Review of Key Concepts - Chapter 41


  1. A population is a group of organisms of the same species living in a geographic region. Ecology considers relationships between organisms and their living and nonliving environments. It includes the relations of individuals in populations and their interactions with individuals of other species.
  2. Each species has characteristic conditions where it lives (habitat) and resources necessary for its life activities (niche). Slight differences in the niche allow different species to share surroundings. Because of competition, a species' realized niche is often smaller than its fundamental niche.
  3. A population grows when more individuals are added through birth or immigration than are subtracted due to death or emigration. Population growth depends upon the initial size of the population, how many individuals are added and at what rate, the age at which individuals begin to reproduce, and the age structure of the population.
  4. Unrestrained growth is exponential and produces a J-shaped curve. Environmental resistance counters unrestrained growth.
  5. Environmental resistance includes density-independent factors, which kill a fraction of the population regardless of its size. Density-dependent factors, which have a greater effect on large populations can regulate population size. Competition for a limited resource is density-dependent when members of the same species compete directly for it (scramble competition). Everyone gets less of the resource and reproduction declines. When members of a species contest territories or social dominance (contest competition), the winner usually receives the resource.

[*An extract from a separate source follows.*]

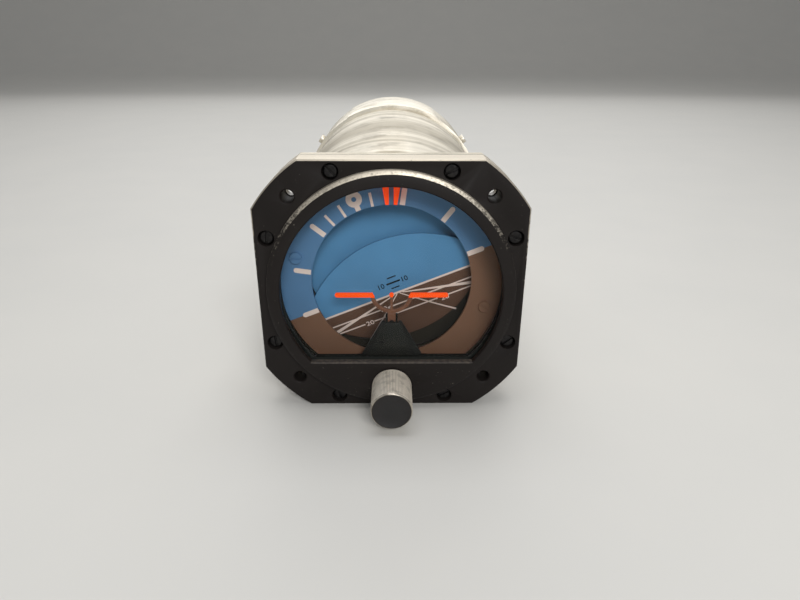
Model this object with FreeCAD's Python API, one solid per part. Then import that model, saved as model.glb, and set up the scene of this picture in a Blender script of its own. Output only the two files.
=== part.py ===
"""Panel attitude indicator of the air-driven gyro kind.

Frame: origin on the instrument's axis, on the front face of the mounting flange.
+X is right and +Z is up as the pilot sees the dial, +Y runs back into the case.
"""
import FreeCAD, Part
import math
import os

V = FreeCAD.Vector

# ---------------------------------------------------------------- driving dimensions (mm)
FLANGE_WIDTH = 85.8
FLANGE_HEIGHT = 85.0
FLANGE_CORNER_R = 51.0      # its corners are arcs about the axis
MOUNT_PITCH = 62.86         # side of the square of panel screws (88.9 bolt circle)
MOUNT_HOLE_R = 2.05
EDGE_BREAK = 0.4            # chamfer on the bezel's front edges
SCREW_NEAR = 18.2           # the eight bezel screws sit in pairs along each side
SCREW_FAR = 38.9

SPIGOT_R = 39.8             # ring that fills the round hole in the panel
SPIGOT_SHOULDER_Y = -2.5
SPIGOT_FACE_R = 38.7
SPIGOT_FACE_Y = -3.0
LIP_Y = -3.5                # front of the lip round the glass
APERTURE_R = 35.6
APERTURE_Z = -0.6           # the opening's arc is struck from just under the dial's centre
APERTURE_CHORD_Z = -23.9    # flat lower edge of the opening

GLASS_FRONT_Y = -1.2
GLASS_T = 3.0
GLASS_R = 37.5
BEZEL_BACK_Y = 8.4
GASKET_T = 0.4
CASE_FLANGE_BACK_Y = 12.0
CHAMBER_R = 39.2            # inside of the bezel behind the glass
LOWER_WALL_Y = 2.6          # back of the wall that carries the knob
LOWER_WALL_Z = -26.4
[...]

  6. Carrying capacity is the number of individuals an environment can indefinitely support. After a period of exponential growth, a population may overshoot the carrying capacity and crash, or because of density-dependent factors, slow and level off at the carrying capacity, producing an S-shaped curve. Populations that regularly increase and decrease in size have a boom and bust cycle.
  7. In K-selection, density-dependent factors maintain a population close to its carrying capacity. In r-selection, density-independent factors predominate, rarely reaching carrying capacity.
  8. Several interspecific interactions influence population size. These include competition, predation, parasitism, and symbiosis. Competition between species may drive out all but the best competitors. In a natural environment, both predator and prey usually survive because of coevolved adaptations.
  9. Many human populations are growing rapidly. Human population growth has not been steady and occurs unevenly in different parts of the world. Global human population growth will level off towards the end of the next century.